┏━━

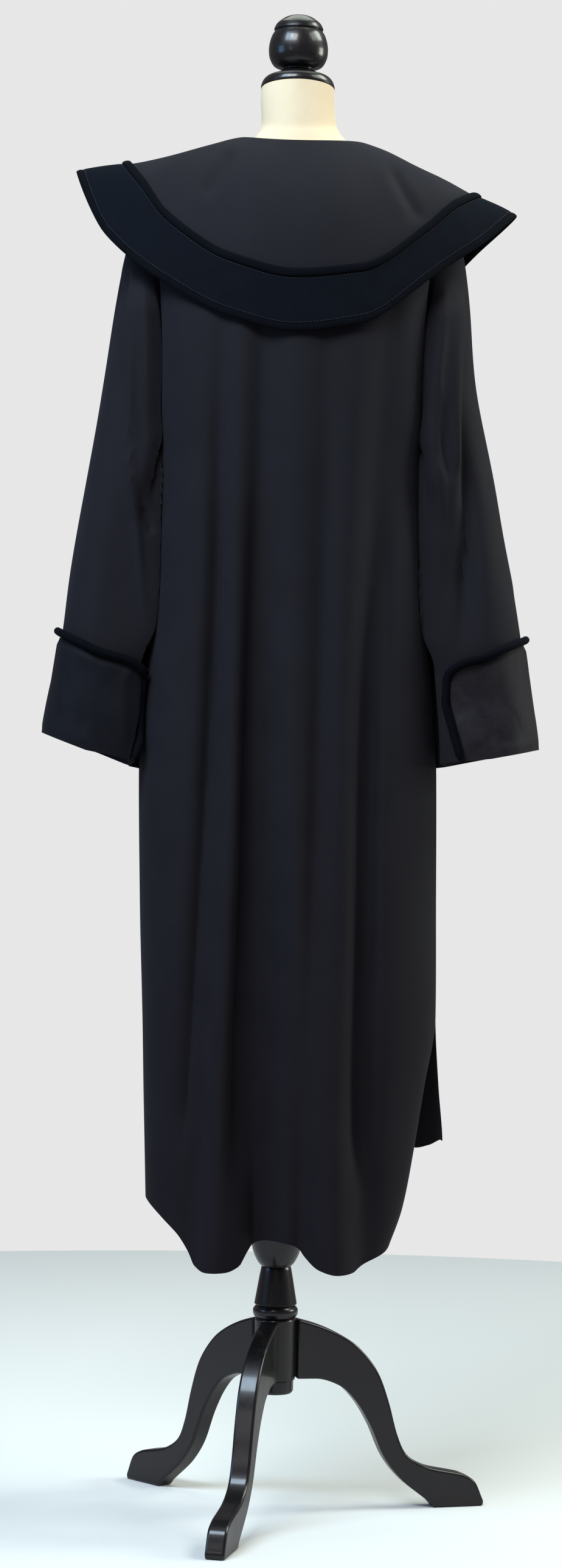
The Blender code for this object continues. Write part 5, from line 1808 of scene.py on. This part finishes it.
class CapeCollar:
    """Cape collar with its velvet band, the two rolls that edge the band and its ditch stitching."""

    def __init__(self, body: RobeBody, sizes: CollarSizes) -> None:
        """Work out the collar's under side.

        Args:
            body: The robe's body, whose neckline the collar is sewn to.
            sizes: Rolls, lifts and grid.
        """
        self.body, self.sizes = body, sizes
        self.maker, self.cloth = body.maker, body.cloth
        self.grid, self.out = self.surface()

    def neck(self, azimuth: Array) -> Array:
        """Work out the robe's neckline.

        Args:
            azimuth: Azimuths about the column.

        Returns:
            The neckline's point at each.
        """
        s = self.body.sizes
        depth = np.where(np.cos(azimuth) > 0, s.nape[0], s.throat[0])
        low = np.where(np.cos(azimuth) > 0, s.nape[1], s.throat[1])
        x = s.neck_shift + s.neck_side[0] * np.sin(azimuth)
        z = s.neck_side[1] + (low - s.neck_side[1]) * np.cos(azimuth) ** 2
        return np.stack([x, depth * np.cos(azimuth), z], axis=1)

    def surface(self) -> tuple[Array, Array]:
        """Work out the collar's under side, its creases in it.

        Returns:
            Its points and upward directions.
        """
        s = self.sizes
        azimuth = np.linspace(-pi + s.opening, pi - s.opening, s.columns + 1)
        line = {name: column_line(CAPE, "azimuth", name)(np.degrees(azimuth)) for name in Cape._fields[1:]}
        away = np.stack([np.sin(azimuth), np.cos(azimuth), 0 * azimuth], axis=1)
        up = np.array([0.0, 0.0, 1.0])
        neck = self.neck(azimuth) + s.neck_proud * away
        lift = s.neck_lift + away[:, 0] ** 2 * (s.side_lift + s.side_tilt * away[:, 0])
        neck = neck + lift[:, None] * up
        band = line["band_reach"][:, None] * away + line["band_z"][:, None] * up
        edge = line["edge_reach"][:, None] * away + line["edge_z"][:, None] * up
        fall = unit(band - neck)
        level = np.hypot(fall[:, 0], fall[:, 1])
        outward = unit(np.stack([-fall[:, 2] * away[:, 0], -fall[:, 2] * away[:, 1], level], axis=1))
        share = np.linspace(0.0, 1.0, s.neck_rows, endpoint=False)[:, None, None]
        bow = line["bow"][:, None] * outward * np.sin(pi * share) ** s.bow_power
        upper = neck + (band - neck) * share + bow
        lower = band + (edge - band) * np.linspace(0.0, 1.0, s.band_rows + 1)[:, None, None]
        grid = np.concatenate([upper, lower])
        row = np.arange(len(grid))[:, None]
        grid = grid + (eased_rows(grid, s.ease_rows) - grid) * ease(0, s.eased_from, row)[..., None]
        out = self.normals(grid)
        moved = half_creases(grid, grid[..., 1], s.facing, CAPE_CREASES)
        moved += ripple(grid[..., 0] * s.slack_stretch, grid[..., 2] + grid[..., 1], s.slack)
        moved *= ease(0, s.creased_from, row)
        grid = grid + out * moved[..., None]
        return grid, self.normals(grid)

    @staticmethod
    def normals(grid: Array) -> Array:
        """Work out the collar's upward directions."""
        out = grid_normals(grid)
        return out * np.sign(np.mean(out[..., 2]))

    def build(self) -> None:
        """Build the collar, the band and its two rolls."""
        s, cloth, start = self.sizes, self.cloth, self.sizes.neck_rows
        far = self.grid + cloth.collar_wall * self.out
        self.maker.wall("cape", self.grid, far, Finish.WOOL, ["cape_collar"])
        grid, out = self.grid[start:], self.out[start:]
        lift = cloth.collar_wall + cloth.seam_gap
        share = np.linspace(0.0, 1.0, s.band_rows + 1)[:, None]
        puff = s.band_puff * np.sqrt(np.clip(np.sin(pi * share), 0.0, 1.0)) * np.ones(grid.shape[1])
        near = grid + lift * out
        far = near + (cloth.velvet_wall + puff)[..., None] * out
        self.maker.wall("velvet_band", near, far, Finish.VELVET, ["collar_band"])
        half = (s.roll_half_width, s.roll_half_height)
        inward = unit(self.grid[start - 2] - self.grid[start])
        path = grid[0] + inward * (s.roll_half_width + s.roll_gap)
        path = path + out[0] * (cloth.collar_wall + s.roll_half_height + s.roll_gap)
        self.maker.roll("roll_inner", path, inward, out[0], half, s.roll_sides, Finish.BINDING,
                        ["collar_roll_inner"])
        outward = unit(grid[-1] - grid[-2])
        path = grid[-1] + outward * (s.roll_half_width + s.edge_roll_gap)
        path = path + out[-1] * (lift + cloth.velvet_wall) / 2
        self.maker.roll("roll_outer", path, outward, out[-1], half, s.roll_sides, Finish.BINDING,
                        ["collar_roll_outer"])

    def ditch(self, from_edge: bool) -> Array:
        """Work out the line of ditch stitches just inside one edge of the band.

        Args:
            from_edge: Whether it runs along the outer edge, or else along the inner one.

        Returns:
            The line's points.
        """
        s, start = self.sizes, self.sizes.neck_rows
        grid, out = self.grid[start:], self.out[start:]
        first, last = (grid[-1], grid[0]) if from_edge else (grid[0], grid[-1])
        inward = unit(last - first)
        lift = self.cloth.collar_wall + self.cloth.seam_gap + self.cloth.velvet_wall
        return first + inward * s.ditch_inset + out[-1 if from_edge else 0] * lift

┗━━

- Exercise requirements
Give the material above again, word for word.

- Finished answer
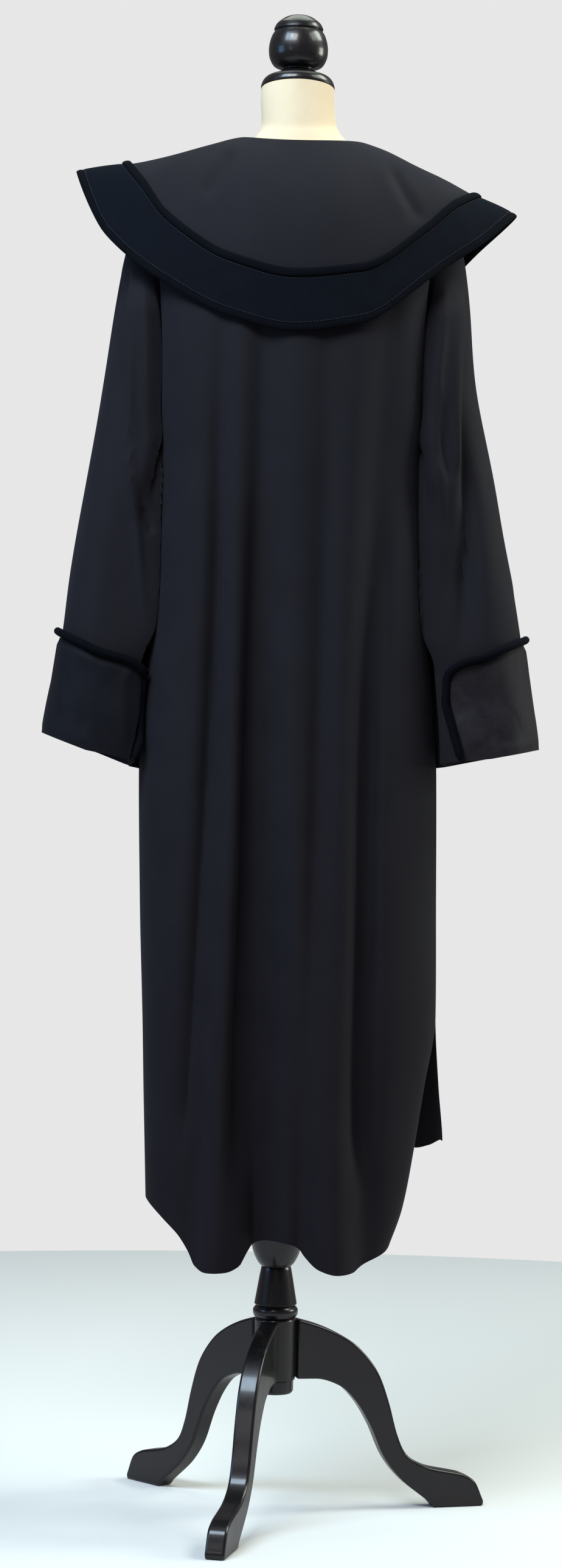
The Blender code for this object continues. Write part 5, from line 1808 of scene.py on. This part finishes it.
class CapeCollar:
    """Cape collar with its velvet band, the two rolls that edge the band and its ditch stitching."""

    def __init__(self, body: RobeBody, sizes: CollarSizes) -> None:
        """Work out the collar's under side.

        Args:
            body: The robe's body, whose neckline the collar is sewn to.
            sizes: Rolls, lifts and grid.
        """
        self.body, self.sizes = body, sizes
        self.maker, self.cloth = body.maker, body.cloth
        self.grid, self.out = self.surface()

    def neck(self, azimuth: Array) -> Array:
        """Work out the robe's neckline.

        Args:
            azimuth: Azimuths about the column.

        Returns:
            The neckline's point at each.
        """
        s = self.body.sizes
        depth = np.where(np.cos(azimuth) > 0, s.nape[0], s.throat[0])
        low = np.where(np.cos(azimuth) > 0, s.nape[1], s.throat[1])
        x = s.neck_shift + s.neck_side[0] * np.sin(azimuth)
        z = s.neck_side[1] + (low - s.neck_side[1]) * np.cos(azimuth) ** 2
        return np.stack([x, depth * np.cos(azimuth), z], axis=1)

    def surface(self) -> tuple[Array, Array]:
        """Work out the collar's under side, its creases in it.

        Returns:
            Its points and upward directions.
        """
        s = self.sizes
        azimuth = np.linspace(-pi + s.opening, pi - s.opening, s.columns + 1)
        line = {name: column_line(CAPE, "azimuth", name)(np.degrees(azimuth)) for name in Cape._fields[1:]}
        away = np.stack([np.sin(azimuth), np.cos(azimuth), 0 * azimuth], axis=1)
        up = np.array([0.0, 0.0, 1.0])
        neck = self.neck(azimuth) + s.neck_proud * away
        lift = s.neck_lift + away[:, 0] ** 2 * (s.side_lift + s.side_tilt * away[:, 0])
        neck = neck + lift[:, None] * up
        band = line["band_reach"][:, None] * away + line["band_z"][:, None] * up
        edge = line["edge_reach"][:, None] * away + line["edge_z"][:, None] * up
        fall = unit(band - neck)
        level = np.hypot(fall[:, 0], fall[:, 1])
        outward = unit(np.stack([-fall[:, 2] * away[:, 0], -fall[:, 2] * away[:, 1], level], axis=1))
        share = np.linspace(0.0, 1.0, s.neck_rows, endpoint=False)[:, None, None]
        bow = line["bow"][:, None] * outward * np.sin(pi * share) ** s.bow_power
        upper = neck + (band - neck) * share + bow
        lower = band + (edge - band) * np.linspace(0.0, 1.0, s.band_rows + 1)[:, None, None]
        grid = np.concatenate([upper, lower])
        row = np.arange(len(grid))[:, None]
        grid = grid + (eased_rows(grid, s.ease_rows) - grid) * ease(0, s.eased_from, row)[..., None]
        out = self.normals(grid)
        moved = half_creases(grid, grid[..., 1], s.facing, CAPE_CREASES)
        moved += ripple(grid[..., 0] * s.slack_stretch, grid[..., 2] + grid[..., 1], s.slack)
        moved *= ease(0, s.creased_from, row)
        grid = grid + out * moved[..., None]
        return grid, self.normals(grid)

    @staticmethod
    def normals(grid: Array) -> Array:
        """Work out the collar's upward directions."""
        out = grid_normals(grid)
        return out * np.sign(np.mean(out[..., 2]))

    def build(self) -> None:
        """Build the collar, the band and its two rolls."""
        s, cloth, start = self.sizes, self.cloth, self.sizes.neck_rows
        far = self.grid + cloth.collar_wall * self.out
        self.maker.wall("cape", self.grid, far, Finish.WOOL, ["cape_collar"])
        grid, out = self.grid[start:], self.out[start:]
        lift = cloth.collar_wall + cloth.seam_gap
        share = np.linspace(0.0, 1.0, s.band_rows + 1)[:, None]
        puff = s.band_puff * np.sqrt(np.clip(np.sin(pi * share), 0.0, 1.0)) * np.ones(grid.shape[1])
        near = grid + lift * out
        far = near + (cloth.velvet_wall + puff)[..., None] * out
        self.maker.wall("velvet_band", near, far, Finish.VELVET, ["collar_band"])
        half = (s.roll_half_width, s.roll_half_height)
        inward = unit(self.grid[start - 2] - self.grid[start])
        path = grid[0] + inward * (s.roll_half_width + s.roll_gap)
        path = path + out[0] * (cloth.collar_wall + s.roll_half_height + s.roll_gap)
        self.maker.roll("roll_inner", path, inward, out[0], half, s.roll_sides, Finish.BINDING,
                        ["collar_roll_inner"])
        outward = unit(grid[-1] - grid[-2])
        path = grid[-1] + outward * (s.roll_half_width + s.edge_roll_gap)
        path = path + out[-1] * (lift + cloth.velvet_wall) / 2
        self.maker.roll("roll_outer", path, outward, out[-1], half, s.roll_sides, Finish.BINDING,
                        ["collar_roll_outer"])

    def ditch(self, from_edge: bool) -> Array:
        """Work out the line of ditch stitches just inside one edge of the band.

        Args:
            from_edge: Whether it runs along the outer edge, or else along the inner one.

        Returns:
            The line's points.
        """
        s, start = self.sizes, self.sizes.neck_rows
        grid, out = self.grid[start:], self.out[start:]
        first, last = (grid[-1], grid[0]) if from_edge else (grid[0], grid[-1])
        inward = unit(last - first)
        lift = self.cloth.collar_wall + self.cloth.seam_gap + self.cloth.velvet_wall
        return first + inward * s.ditch_inset + out[-1 if from_edge else 0] * lift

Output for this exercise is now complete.